Infinite Jest aside--that novel is in a league of its own starring Geena Davis, Rosie O'Donell, and Tom Hanks as the foul-mouthed ex-ballplayer with a heart of gold--this is best thing I've read all year. Here's why:
a) First, it's beautifully written. Robert Coover is often grouped with D Barthelme and J Barth, but he's a clearer writer than the former and a better stylist than the latter. On the strength of this work, I picked up a cheap copy of Pricksongs and Descants, a collection of Coover's short stories.
b) It's the best baseball novel I've ever read. Eric Rolfe's Greenberg The Celebrant was a wonderful bit of historical fiction, and The Natural was a brilliant dark allegory, but both concerned baseball as a spectator sport--the "American pastime," in other words. The UBA, on the other hand, concerns baseball as a record-keeping activity:
"So...he'd found his way back to baseball. Nothing like it really. Not the actual game so much--to tell the truth, real baseball bored him--but rather the records, the statistics, the peculiar balances between individual and team, offense and defense, strategy and luck, accident and pattern, power and intelligence. And no other activity in the world had so precise and comprehensive a history..."

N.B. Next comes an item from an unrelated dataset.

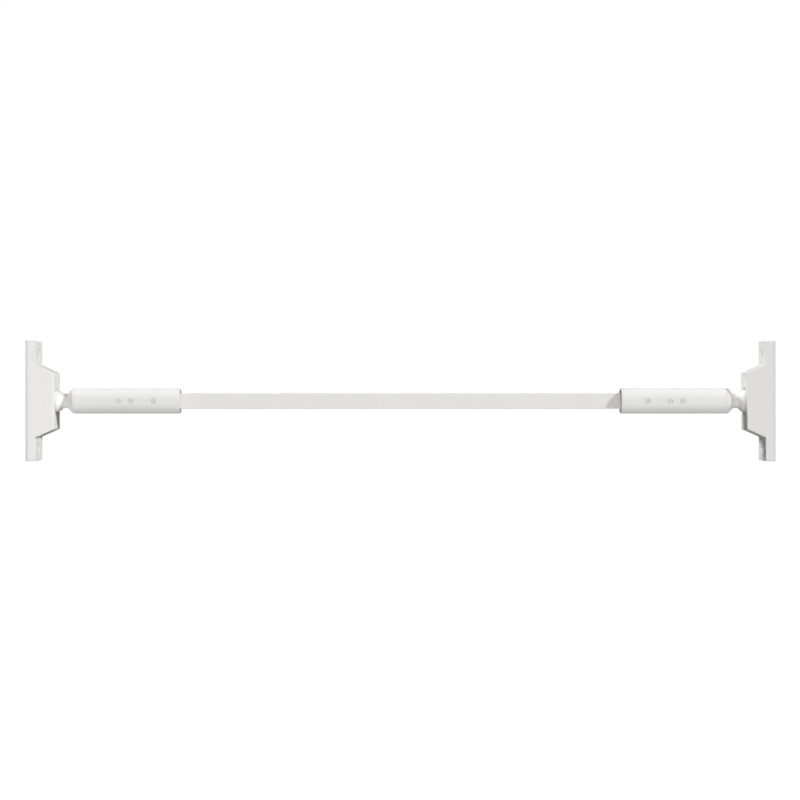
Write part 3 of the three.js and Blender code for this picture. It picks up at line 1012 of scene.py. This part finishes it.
CAMERA_DISTANCE = 2.42
CAMERA_CENTRE = (-0.0006, 0.0012)  # X and Z that the middle of the picture looks at
LENS = 85.5
FLOOR_Z = -1.8
FLOOR_HALF_SIZE = 30
FLOOR_GLOW = 0.45
WHITE = (1.0, 1.0, 1.0)
WARM_WHITE = (1.0, 0.99, 0.975)
SOFT_WHITE = (1.0, 0.99, 0.98)
BACKDROP = 1.02  # the world's strength to the eye
FRONT_GLOW = 0.21  # the world's strength as a light, from the front and from behind
BACK_GLOW = 0.07
GLOW_FADE = 0.3  # where the one passes into the other, either side of the middle
KEY_DIRECTION = (0.8375, -0.352, 0.419)
KEY_WIDTH = 3
TOP_DIRECTION = (0.0, 0.25, 0.97)
SOFT_WIDTH = 40


def at_wall(name):
    return any(word in name for word in ("bracket", "pad", "ball", "anchor"))


# The pieces that a sun lights, or that shade it
GROUPS = {
    "all": lambda name: True,
    "bar": lambda name: not at_wall(name),
    "brackets": at_wall,
    "right_bracket": lambda name: at_wall(name) and name.startswith("right"),
    "right_plug": lambda name: name == "right_nose_plug",
    "key": lambda name: name not in ("right_nose_plug", "right_ball"),
    "top": lambda name: not at_wall(name) or name == "right_ball",
    "key_shades": lambda name: (
        not (name.startswith("right") and at_wall(name)) or name == "right_ball"
    ),
}


def camera():
    data = bpy.data.cameras.new("camera")
    data.lens = LENS
    data.sensor_width = 36
    data.clip_end = 100
    made = add_object("camera", data)
    made.location = (CAMERA_CENTRE[0], -CAMERA_DISTANCE, CAMERA_CENTRE[1])
    made.rotation_euler = (math.pi / 2, 0, 0)
    bpy.context.scene.camera = made


def collect(name, group):
    """A collection of the meshes that belong to a group."""
    made = bpy.data.collections.new(name)
    for piece in bpy.context.scene.objects:
        if piece.type == "MESH" and GROUPS[group](piece.name):
            made.objects.link(piece)
    return made


def sun(name, direction, strength, width, colour, lights, shines=False, shaded_by=None):
    """A sun from a direction, its width in degrees. One that doesn't shine makes no highlight."""
    data = bpy.data.lights.new(name, "SUN")
    data.energy = strength
    data.angle = math.radians(width)
    data.color = colour
    made = add_object(name, data)
    made.rotation_euler = Vector(direction).to_track_quat("Z", "Y").to_euler()
    made.visible_glossy = shines
    made.light_linking.receiver_collection = collect(f"lit_by_{name}", lights)
    if shaded_by:
        made.light_linking.blocker_collection = collect(f"shades_{name}", shaded_by)


def suns():
    """The photo's light differs from end to end, so that some suns light only some pieces."""
    # the key's blockers leave out the right bracket, which would shade the sleeve beside it
    sun("key", KEY_DIRECTION, 2.6, KEY_WIDTH, WARM_WHITE, "key", True, "key_shades")
    sun("top_glint", TOP_DIRECTION, 0.4, 20, WHITE, "top", True)
    sun("key_right", KEY_DIRECTION, 1.9, KEY_WIDTH, WARM_WHITE, "right_plug")
    sun("top", TOP_DIRECTION, 1.68, SOFT_WIDTH, WHITE, "top")
    sun("low_front", (0.0, -0.82, -0.57), 1.7, SOFT_WIDTH, SOFT_WHITE, "bar")
    sun("front", (0.0, -0.93, -0.36), 1.49, SOFT_WIDTH, SOFT_WHITE, "brackets")
    sun("back", (0.0, 1.0, 0.1), 1.6, SOFT_WIDTH, WHITE, "all")
    sun("side", (-0.765, 0.185, 0.617), 2.75, 18, WHITE, "right_bracket")


def floor():
    """A pale floor far below. It doesn't light the object, so that the undersides stay shaded."""
    bm = bmesh.new()
    bmesh.ops.create_grid(bm, x_segments=8, y_segments=8, size=FLOOR_HALF_SIZE)
    mesh = bpy.data.meshes.new("floor")
    bm.to_mesh(mesh)
    bm.free()
    made = add_object("floor", mesh)
    made.location = (0, 0, FLOOR_Z)
    made.visible_diffuse = False
    made.visible_glossy = False
    made.visible_shadow = False
    material, tree, bsdf = shader("pale_floor", roughness=0.9, specular=0.0)
    blend_colours(tree, noise(tree, scale=1.5), (0.93, 0.93, 0.93), (0.95, 0.95, 0.95), bsdf)
    bsdf.inputs["Emission Color"].default_value = (*WHITE, 1)
    bsdf.inputs["Emission Strength"].default_value = FLOOR_GLOW
    mesh.materials.append(material)


def world():
    """White to the eye. As a light it is faint: a little more from the front than from behind."""
    made = bpy.data.worlds.new("studio")
    bpy.context.scene.world = made
    made.use_nodes = True
    tree = made.node_tree
    tree.nodes.clear()
    output = tree.nodes.new("ShaderNodeOutputWorld")
    white = tree.nodes.new("ShaderNodeBackground")
    white.inputs["Color"].default_value = (*WHITE, 1)
    white.inputs["Strength"].default_value = BACKDROP
    glow = tree.nodes.new("ShaderNodeBackground")
    glow.inputs["Color"].default_value = (*WHITE, 1)
    place = tree.nodes.new("ShaderNodeTexCoord")
    split = tree.nodes.new("ShaderNodeSeparateXYZ")
    remap = tree.nodes.new("ShaderNodeMapRange")
    remap.interpolation_type = "SMOOTHSTEP"
    remap.inputs["From Min"].default_value = -GLOW_FADE
    remap.inputs["From Max"].default_value = GLOW_FADE
    remap.inputs["To Min"].default_value = FRONT_GLOW
    remap.inputs["To Max"].default_value = BACK_GLOW
    path = tree.nodes.new("ShaderNodeLightPath")
    mix = tree.nodes.new("ShaderNodeMixShader")
    tree.links.new(place.outputs["Generated"], split.inputs["Vector"])
    tree.links.new(split.outputs["Y"], remap.inputs["Value"])
    tree.links.new(remap.outputs["Result"], glow.inputs["Strength"])
    tree.links.new(path.outputs["Is Camera Ray"], mix.inputs["Fac"])
    tree.links.new(glow.outputs["Background"], mix.inputs[1])
    tree.links.new(white.outputs["Background"], mix.inputs[2])
    tree.links.new(mix.outputs["Shader"], output.inputs["Surface"])


camera()
floor()
world()
suns()
bpy.context.scene.view_settings.view_transform = "Standard"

"I found out the scorecards were enough. I didn't need the games."
c) It's the best book about the weird, imaginative, and esoteric obsessions that characterize the private lives of many nerdy males (even "normal" ones like Henry Waugh, who are capable of holding jobs, talking to people, etc.). Waugh, for example, invents a game that is really much more than that, as evidenced by the fact that his friend Lou Engel, upon being invited to play it, finds it neither enjoyable nor interesting because he can't "fill in the gaps" between dice rolls with invented storylines in the same way that Waugh does. I've gone through two such phases, first with "e-wrestling" from 1996-2000 and now with the Moustache Club of America (2002-2011)...and I can attest to the fact that the loneliness that accompanies such hobbies is simply ineffable.
d) And finally, when the novel arrives at its absurd conclusion in a league future that's become completely unmoored from its past, tUBA provides an excellent commentary on history:
"Can't even be sure about the simple facts. Some writers even argue that Rutherford and Casey never existed--nothing more than the ancient myths of the sun, symbolized as a victim slaughtered by the monster or force of darkness. History: in the end, you can never prove a thing."
And on agency:
"Beyond each game, he sees another, and yet another, in endless and hopeless succession. He hits a ground ball to third, is thrown out. Or he beats the throw. What difference, in the terror of eternity, does it make? Why does he swing? Why does he run? Why does he suffer when out and rejoice when safe? And when, after being distracted by the excitement of a game, he returns at night to the dread, it is worse than ever, compounded with shame and regret. He wants to quit--but what does he mean, 'quit?' The game? Life? Could you separate them?"
If you don't understand or like baseball, speculative gaming writ large, and the like, you probably won't appreciate tUBA. Other reviewers on GR haven't, citing such reasons. But if you do, you'll quickly realize that this is one of the best books written in the last 50 years.